THEORETICAL EXPLANATIONS

 

3.1 How The Heartbeat Works

The heartbeat extension protocol consists of two message types: HeartbeatRequest message and HeartbeatResponse message and the extension protocol depends on which TLS protocol is being used as describe below:

3.1.1 When Using Reliable Transport Protocol

One side of the peer connection sends a HeartbeatRequest message to the other side. The other side of the connection should immediately send a HeartbeatResponse message. This makes one successful Heartbeat and thus, keeping connection alive – this is called ‘keep-alive’ functionality. If no response is received within a specified timeout, the TLS connection is terminated.

3.1.2 Unreliable Transport Protocol

One side of the peer connection sends HeartbeatRequest message to the other side. The other side of the connection should immediately send a HeartbeatResponse message. If no response is received within specified timeout another HeartbeatRequest message is retransmitted. If expected response is not received for specified number of retransmissions, the DTLS (Datagram Transport Layer Security) connection is terminated.

When a receiver receives a HeartbeatRequest message, the receiver should send back an exact copy of the received message in the HeartbeatResponse message. The sender verifies that the HeartbeatResponse message is same as what was originally sent. If it is same, the connection is kept alive. If the response does not contain the same message, the HeartbeatRequest message is retransmitted for a specified number of retransmissions [7].
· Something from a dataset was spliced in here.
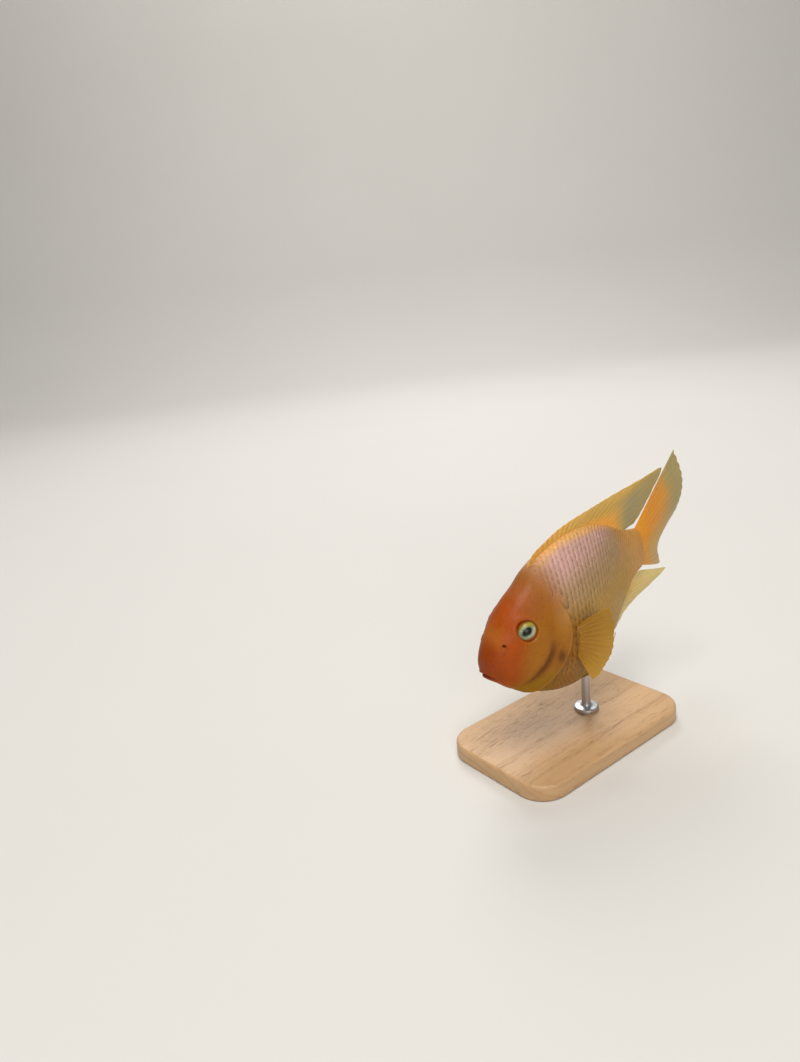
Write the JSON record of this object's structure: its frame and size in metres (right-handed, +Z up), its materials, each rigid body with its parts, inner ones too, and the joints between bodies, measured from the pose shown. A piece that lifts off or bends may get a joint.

3.2 Data Leakage Leading to Heartbleed

There is a bug in the implementation of the Heartbeat reply to the received Heartbeat request message. Heartbeat reply copies the received payload to the Heartbeat response message to verify that the secured connection is still active, without checking if the payload length is same as the length of the request payload data.

The problem here is that the OpenSSL heartbeat response code does not check to make sure that the payload length field specified in the heartbeat request message matches the actual length of the payload.

If the heartbeat request payload length field is set to a value larger than the actual payload, it would result in a return of the payload followed by whatever contents are currently contained in active memory buffer, beyond the end of the payload. A heartbeat request the payload length can be set to a maximum value of 65535 bytes. Therefore the bug in the OpenSSL heartbeat response code could copy as much as 65535 bytes from the machine's memory and send it to the requestor [6].

This bug is illustrated below in “Figure 1: Memory Leak.

img4.png

Figure 1: Memory Leak

“Figure 1: Memory leak” shows that when the request payload data is ‘ma’ and payload length is ‘2’ then 2 bytes from source (i.e. ‘ma’) is copied to the ‘destination’ memory area. But when the request payload data is ‘ma’ and payload length falsely indicates that it is 8 bytes instead of 2, 8 bytes (i.e. ‘madadbro’) from the ‘source’ memory area to the ‘destination’ memory area. This ‘destination’ data is finally sent to the requestor, causing the memory leak that is now known as the Heartbleed bug [9].

3.3 Code Fix

“Figure 2: The OpenSSL code fix for the Heartbleed bug” shows the change in OpenSSL's file t1_lib.c between version 1.0.1 and OpenSSL version 1.0.1g that was made to fix the Heartbleed bug [7].

img5.png

Figure 2: The OpenSSL code fix for the Heartbleed bug

This code fix has two tasks to perform:

First, it checks to determine if the length of the payload is zero or not. It simply discards the message if the payload length is 0.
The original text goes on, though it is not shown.